The challenges look interesting, and I particularly like the seasonal fruit/vegetable one. This seems like a wonderful chance to cook historical recipes using seasonal, local ingredients, and I do like to remind people that historical eating is grounded in seasonal, local, eating. Plus pounds of raisins and sugar and gallons of alcohol.

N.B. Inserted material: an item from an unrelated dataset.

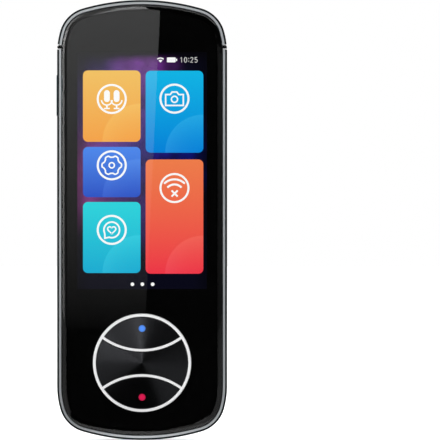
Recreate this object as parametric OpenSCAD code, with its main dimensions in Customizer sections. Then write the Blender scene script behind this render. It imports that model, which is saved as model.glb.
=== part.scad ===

Your local historical archive (or whichever one contains the works relevant to your interests) can be a great place to get started assembling documentation on local eating. Receipts for foodstuffs can be mixed into other accounts (cotton for your daughter, a parasol, a pair of shoes for your wife, 5/8 yard pink silk satin self) but you can still quantify tea, sugar, spices, Madeira, and flours. I find fresh produce somewhat harder to track–you won’t count what is growing behind your house– but fear not, New Englanders! Some of that hard work has been done for you.

A bill of fare for August

A bill of fare for August

J.L. Bell of the fantastic Boston 1775 blog wrote the book-length historic resource study General George Washington’s Headquarters and Home—Cambridge, Massachusetts, which I read before we went up to the “Washington Takes Command” event last July. (That sentence just seemed crazy, even to me…yes, I read 650 pages plus the event program to prepare for a 6-hour event…)

The report can be downloaded as a PDF, and if you’re looking for food, where you want to go is Chapter 6, Daily Life at Washington’s Headquarters (page 173 and following). On pages 195-197 the Steward’s Purchases are listed, sorted by Fruits, Vegetables and Grain, Spices and Flavorings, etc.

While Washington was maintaining (or causing to have maintained for him) a Genteel Household, the list of purchases is helpful in documenting the variety and types of foods available in Cambridge. I suspect that similar kinds of documentation exist in the historic resource reports or room use studies for places like Gunston Hall.

I cannot manage to keep up with the Historical Sew Fortnightly right now– things went pear-shaped in December— but we have to eat, historically or otherwise!